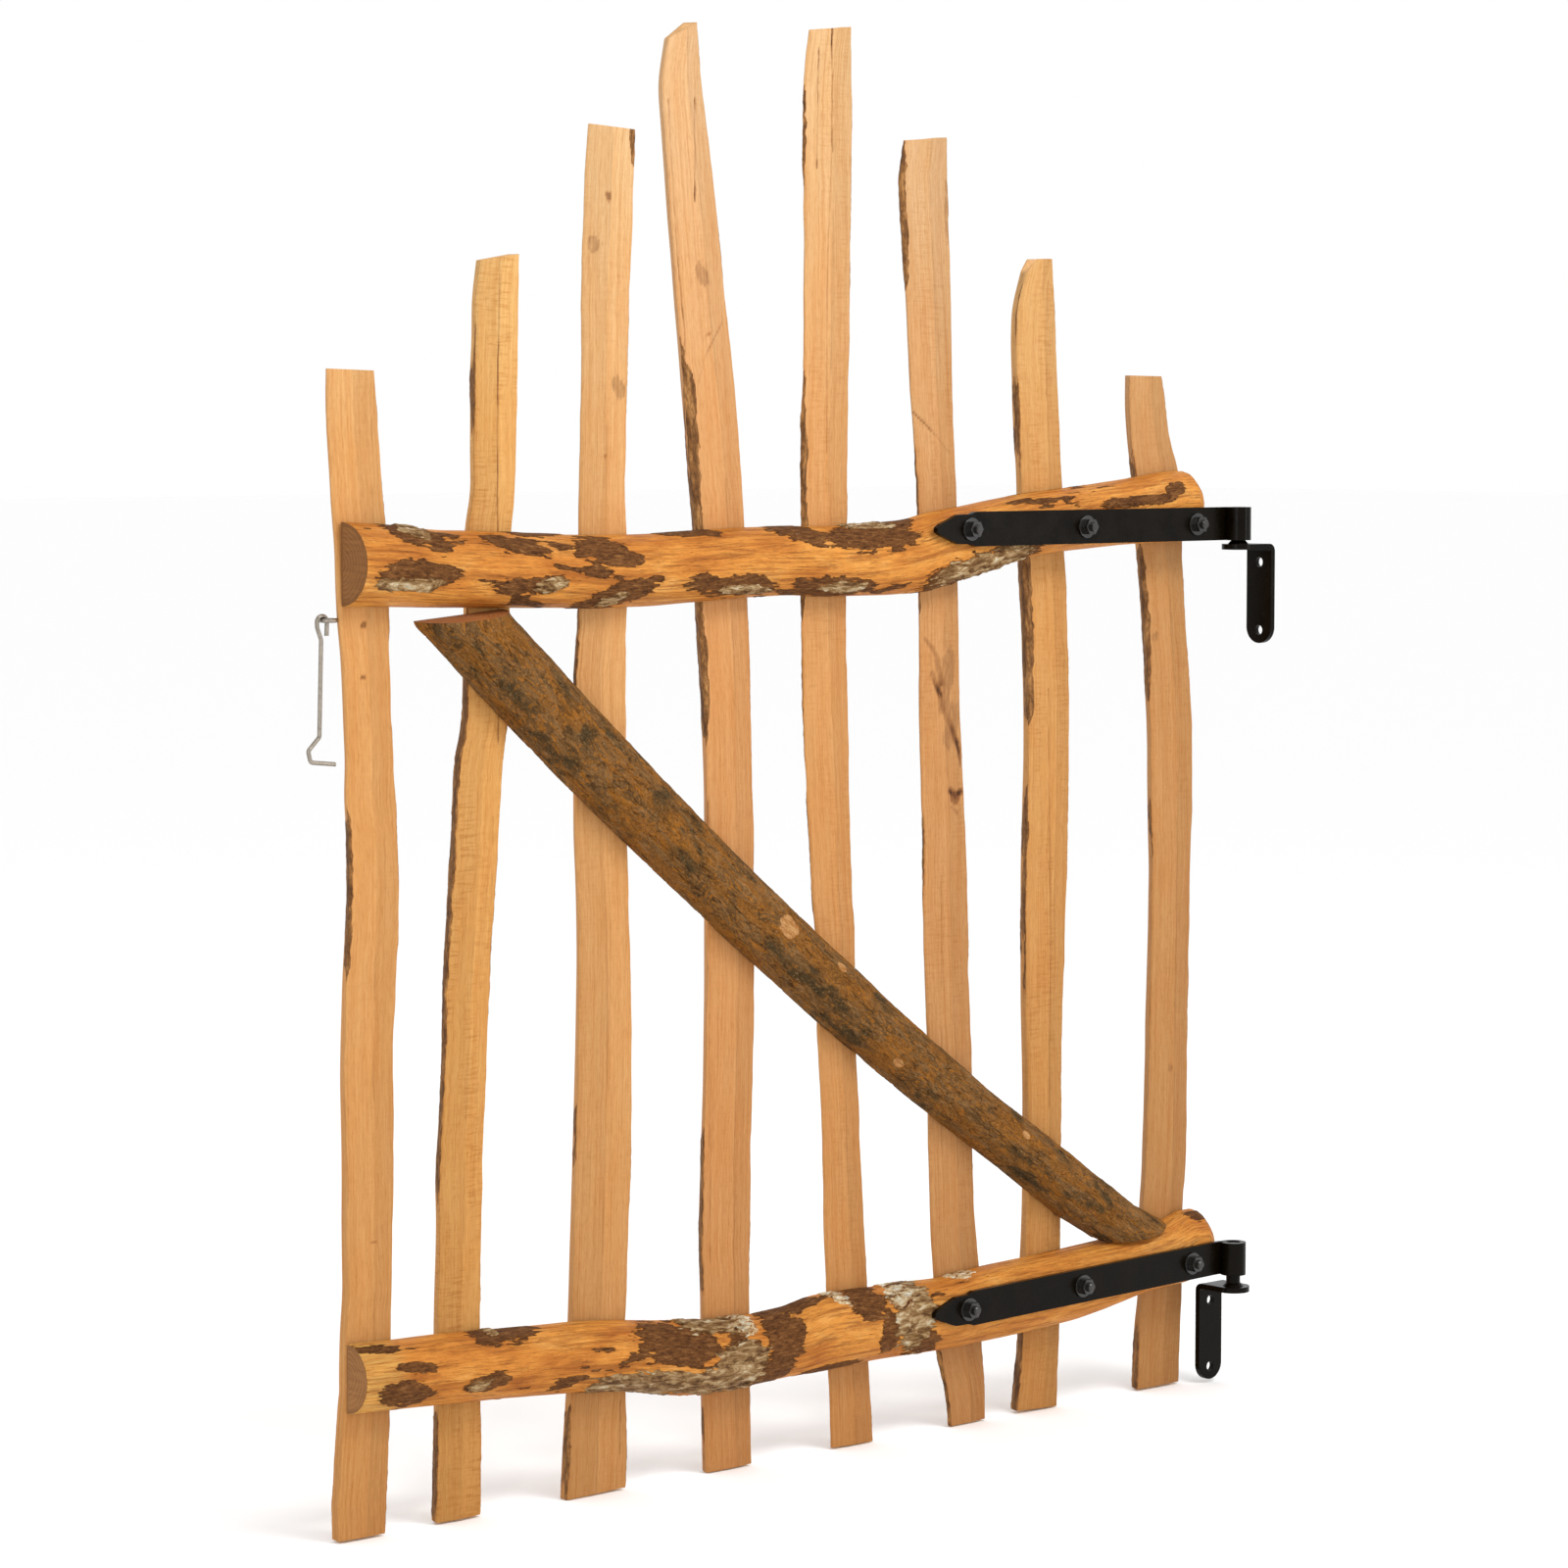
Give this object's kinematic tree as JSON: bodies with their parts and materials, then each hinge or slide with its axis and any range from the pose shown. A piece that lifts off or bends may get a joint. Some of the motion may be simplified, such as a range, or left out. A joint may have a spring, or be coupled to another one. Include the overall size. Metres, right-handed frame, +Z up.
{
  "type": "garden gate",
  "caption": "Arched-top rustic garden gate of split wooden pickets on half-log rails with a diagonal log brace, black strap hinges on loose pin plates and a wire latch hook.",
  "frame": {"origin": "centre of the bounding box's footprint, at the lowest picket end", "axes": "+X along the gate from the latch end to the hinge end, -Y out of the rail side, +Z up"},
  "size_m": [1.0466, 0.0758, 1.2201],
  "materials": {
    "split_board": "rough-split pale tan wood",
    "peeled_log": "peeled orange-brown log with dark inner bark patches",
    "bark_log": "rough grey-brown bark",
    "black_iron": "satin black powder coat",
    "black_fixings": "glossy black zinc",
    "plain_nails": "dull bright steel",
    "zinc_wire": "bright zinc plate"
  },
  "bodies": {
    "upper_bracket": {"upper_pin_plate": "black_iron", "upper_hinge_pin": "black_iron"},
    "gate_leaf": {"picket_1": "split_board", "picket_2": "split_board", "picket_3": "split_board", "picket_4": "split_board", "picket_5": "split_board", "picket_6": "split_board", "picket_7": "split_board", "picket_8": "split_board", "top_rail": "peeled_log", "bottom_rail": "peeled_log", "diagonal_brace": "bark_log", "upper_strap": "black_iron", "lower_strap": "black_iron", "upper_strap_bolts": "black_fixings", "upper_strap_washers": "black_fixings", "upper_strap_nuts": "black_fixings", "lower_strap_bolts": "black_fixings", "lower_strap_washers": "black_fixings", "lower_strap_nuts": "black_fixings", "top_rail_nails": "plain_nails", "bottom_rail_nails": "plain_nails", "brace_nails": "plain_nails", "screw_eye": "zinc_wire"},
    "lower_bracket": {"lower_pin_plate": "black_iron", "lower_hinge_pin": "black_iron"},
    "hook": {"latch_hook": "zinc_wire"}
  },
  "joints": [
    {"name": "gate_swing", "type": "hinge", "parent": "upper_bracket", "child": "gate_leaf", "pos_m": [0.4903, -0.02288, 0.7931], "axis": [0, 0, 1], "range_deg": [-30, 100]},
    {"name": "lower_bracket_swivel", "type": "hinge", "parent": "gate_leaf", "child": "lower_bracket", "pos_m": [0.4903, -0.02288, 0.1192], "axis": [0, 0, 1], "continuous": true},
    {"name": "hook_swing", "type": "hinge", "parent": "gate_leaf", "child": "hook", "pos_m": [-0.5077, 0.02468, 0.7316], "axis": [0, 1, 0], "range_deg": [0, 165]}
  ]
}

:::::

■ Exercise
Find and copy each line above that includes the string "from".

■ Worked solution
Give this object's kinematic tree as JSON: bodies with their parts and materials, then each hinge or slide with its axis and any range from the pose shown. A piece that lifts off or bends may get a joint. Some of the motion may be simplified, such as a range, or left out. A joint may have a spring, or be coupled to another one. Include the overall size. Metres, right-handed frame, +Z up.
  "frame": {"origin": "centre of the bounding box's footprint, at the lowest picket end", "axes": "+X along the gate from the latch end to the hinge end, -Y out of the rail side, +Z up"},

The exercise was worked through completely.